---- SOURCE EXCERPT
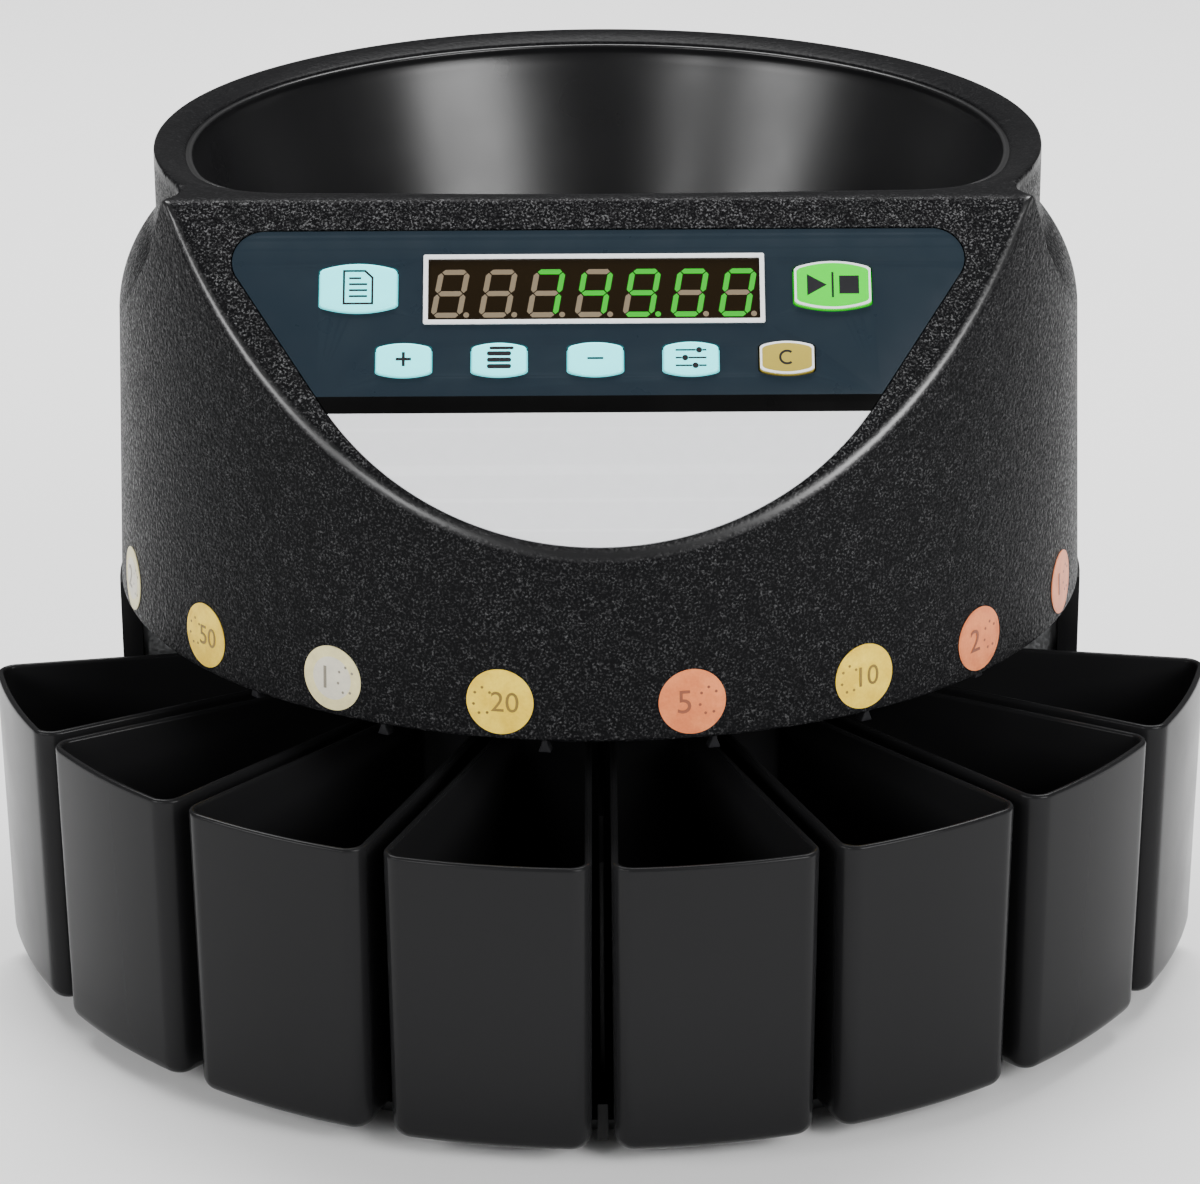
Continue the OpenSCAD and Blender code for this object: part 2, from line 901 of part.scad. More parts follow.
function segments_of(c) =
  c == "0" ? [0, 1, 2, 3, 4, 5] :
  c == "4" ? [1, 2, 5, 6] :
  c == "7" ? [0, 1, 2] :
  c == "9" ? [0, 1, 2, 3, 5, 6] : [];

// The segments and points that are on, or those that are off
module digits(on) {
  on_axis() on_recess()
    translate([display_x, display_y, overlay_t - 0.1])
      linear_extrude(0.15)
        for (i = [0:len(shown) - 1])
          translate([(i - (len(shown) - 1) / 2) * digit_pitch, digit_drop]) {
            for (n = [0:6])
              if ((len(search(n, segments_of(shown[i]))) > 0) == on) segment(n);
            if ((i == dot_after) == on)
              translate([digit_w / 2 + 1.3 - digit_slant * digit_h / 2, 0.8 - digit_h / 2])
                circle(r = 0.8, $fn = 24);
          }
}

module digits_lit() {
  color("#2ff02f") digits(true);
}

module digits_unlit() {
  color("#8d7b62") digits(false);
}

module led_module() {
  color("#26282b")
    on_axis() on_panel()
      translate([display_x, display_y, 0])
        translate([-display_w / 2 + 3, -display_h / 2 + 3, board_z + 1.6])
          cube([display_w - 6, display_h - 6, -board_z - 1.6 - wall - 0.3]);
}

module key_board() {
  color("#1f5c37")
    on_axis() on_panel()
      translate([-80, -60, board_z]) cube([160, 44, 1.6]);
}

module key_switches() {
  color("#3b3d40")
    on_axis() on_panel()
      for (k = key_places)
        translate([k[0] - 3, k[1] - 3, board_z + 1.6]) cube([6, 6, key_stem_z - 1 - board_z - 1.6]);
}

// A key: cap through the panel, flange behind it, stem down to its switch
module key(i, tint) {
  k = key_places[i];
  size = k[2] == 1 ? big_key : small_key;
  color(tint)
    on_axis() on_panel()
      translate([k[0], k[1], 0]) {
        translate([0, 0, key_flange_z]) linear_extrude(key_cap_z - key_flange_z) barrel(size, 0);
        translate([0, 0, key_flange_z - key_flange_t]) linear_extrude(key_flange_t) barrel(size, 1.6);
        translate([-2, -2, key_stem_z]) cube([4, 4, key_flange_z - key_flange_t - key_stem_z]);
      }
}

module report_key() {
  key(0, "#c4f7f7");
}

module start_stop_key() {
  key(1, "#62ef62");
}

module plus_key() {
  key(2, "#c4f7f7");
}

module batch_key() {
  key(3, "#c4f7f7");
}

module minus_key() {
  key(4, "#c4f7f7");
}

module set_key() {
  key(5, "#c4f7f7");
}

module clear_key() {
  key(6, "#b8a65c");
}

// ---- cups and labels -----------------------------------------------------------------------

// Cup number i of the fan, counted from the left. Its sides draw in a little towards the foot.
module coin_cup(i) {
  az = (i - (cup_count + 1) / 2) * cup_pitch;
  h = cup_rim_z - cup_z;
  mid = (cup_outer_r + cup_inner_r) / 2;
  color("#1b1b1d")
    on_axis()
      toward(az)
        translate([mid, 0, cup_z])
          difference() {
            linear_extrude(h, scale = 1 / cup_draft)
              scale(cup_draft) translate([-mid, 0]) cup_outline(0);
            translate([0, 0, cup_wall])
              linear_extrude(h, scale = 1 / cup_draft)
                scale(cup_draft) translate([-mid, 0]) cup_outline(cup_wall);
          }
}

module coin_cup_1() {
  coin_cup(1);
}

module coin_cup_2() {
  coin_cup(2);
}

module coin_cup_3() {
  coin_cup(3);
}

module coin_cup_4() {
  coin_cup(4);
}

module coin_cup_5() {
  coin_cup(5);
}

module coin_cup_6() {
  coin_cup(6);
}

module coin_cup_7() {
  coin_cup(7);
}

module coin_cup_8() {
  coin_cup(8);
}

// Thin round labels that lie on the drafted wall, above the cups of the listed numbers
module wall_labels(list) {
  z0 = label_z - label_d / 2;
  z1 = label_z + label_d / 2;
  on_axis()
    for (i = list)
      intersection() {
        rotate_extrude($fn = 180)
          polygon([[wall_r(z0), z0], [wall_r(z0) + 0.25, z0], [wall_r(z1) + 0.25, z1], [wall_r(z1), z1]]);
        toward(label_az[i])
          translate([drum_r - 10, 0, label_z]) rotate([0, 90, 0]) cylinder(r = label_d / 2, h = 20);
      }
}

module labels_gold() {
  color("#d9be4f") wall_labels([1, 3, 5]);
}

module labels_copper() {
  color("#c98d6c") wall_labels([4, 6, 7]);
}

module labels_bimetal() {
  color("#cfc9ae") wall_labels([0, 2]);
}

rubber_feet();
base_tray();
cup_dividers();
lower_housing();
side_brackets();
deck_plate();
exit_chutes();
exit_sensors();
sorting_rail();
rail_cover();
coin_disc();
disc_knob();
disc_shaft();
bearing_housing();
ball_bearings();
disc_pulley();
drive_belt();
motor_pulley();
motor_shaft();
drive_motor();
motor_bracket();
transformer();
main_board();
board_parts();
power_inlet();
switch_frame();
power_rocker();
printer_port();
drum_cover();
hopper_funnel();
control_overlay();
overlay_strip();
label_plate();
display_bezel();
display_window();
digits_lit();
digits_unlit();
led_module();
key_board();
key_switches();
report_key();
start_stop_key();
plus_key();
batch_key();
minus_key();
set_key();
clear_key();
coin_cup_1();
coin_cup_2();
coin_cup_3();
coin_cup_4();
coin_cup_5();
coin_cup_6();
coin_cup_7();
coin_cup_8();
labels_gold();
labels_copper();
labels_bimetal();
base_screws();
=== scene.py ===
import json
import math

import bmesh
import bpy
import numpy as np
from mathutils import Matrix, Vector


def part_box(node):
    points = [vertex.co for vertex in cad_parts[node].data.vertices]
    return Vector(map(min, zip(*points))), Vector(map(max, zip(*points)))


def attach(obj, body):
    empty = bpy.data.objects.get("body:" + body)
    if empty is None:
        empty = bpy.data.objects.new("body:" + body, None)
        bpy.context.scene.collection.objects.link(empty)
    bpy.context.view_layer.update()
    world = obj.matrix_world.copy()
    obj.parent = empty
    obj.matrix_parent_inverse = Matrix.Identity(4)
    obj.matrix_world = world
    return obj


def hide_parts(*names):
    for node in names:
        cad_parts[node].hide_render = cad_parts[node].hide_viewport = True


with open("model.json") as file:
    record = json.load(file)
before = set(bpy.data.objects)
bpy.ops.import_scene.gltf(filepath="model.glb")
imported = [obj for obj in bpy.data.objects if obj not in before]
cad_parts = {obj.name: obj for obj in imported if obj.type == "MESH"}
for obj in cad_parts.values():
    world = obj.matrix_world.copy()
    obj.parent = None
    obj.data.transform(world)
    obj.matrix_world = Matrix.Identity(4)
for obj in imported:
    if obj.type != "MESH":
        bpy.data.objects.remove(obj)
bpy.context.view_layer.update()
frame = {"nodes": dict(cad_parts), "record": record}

# Shapes are worked out in millimetres round the machine's axis, then moved to the shared frame
# in metres.
MM = 0.001


def centre_of(node):
    low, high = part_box(node)
    return (low + high) / 2


AXIS_Y = centre_of("disc_shaft").y / MM
DRUM_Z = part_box("drum_cover")[0].z / MM
TOP_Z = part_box("drum_cover")[1].z / MM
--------
WHAT THE EXERCISE ASKS: Write out exactly the lines from the one with "rubber_feet();" through the one with "record = json.load(file)", including both, and no others.

FULL RESPONSE:
rubber_feet();
base_tray();
cup_dividers();
lower_housing();
side_brackets();
deck_plate();
exit_chutes();
exit_sensors();
sorting_rail();
rail_cover();
coin_disc();
disc_knob();
disc_shaft();
bearing_housing();
ball_bearings();
disc_pulley();
drive_belt();
motor_pulley();
motor_shaft();
drive_motor();
motor_bracket();
transformer();
main_board();
board_parts();
power_inlet();
switch_frame();
power_rocker();
printer_port();
drum_cover();
hopper_funnel();
control_overlay();
overlay_strip();
label_plate();
display_bezel();
display_window();
digits_lit();
digits_unlit();
led_module();
key_board();
key_switches();
report_key();
start_stop_key();
plus_key();
batch_key();
minus_key();
set_key();
clear_key();
coin_cup_1();
coin_cup_2();
coin_cup_3();
coin_cup_4();
coin_cup_5();
coin_cup_6();
coin_cup_7();
coin_cup_8();
labels_gold();
labels_copper();
labels_bimetal();
base_screws();
=== scene.py ===
import json
import math

import bmesh
import bpy
import numpy as np
from mathutils import Matrix, Vector


def part_box(node):
    points = [vertex.co for vertex in cad_parts[node].data.vertices]
    return Vector(map(min, zip(*points))), Vector(map(max, zip(*points)))


def attach(obj, body):
    empty = bpy.data.objects.get("body:" + body)
    if empty is None:
        empty = bpy.data.objects.new("body:" + body, None)
        bpy.context.scene.collection.objects.link(empty)
    bpy.context.view_layer.update()
    world = obj.matrix_world.copy()
    obj.parent = empty
    obj.matrix_parent_inverse = Matrix.Identity(4)
    obj.matrix_world = world
    return obj


def hide_parts(*names):
    for node in names:
        cad_parts[node].hide_render = cad_parts[node].hide_viewport = True


with open("model.json") as file:
    record = json.load(file)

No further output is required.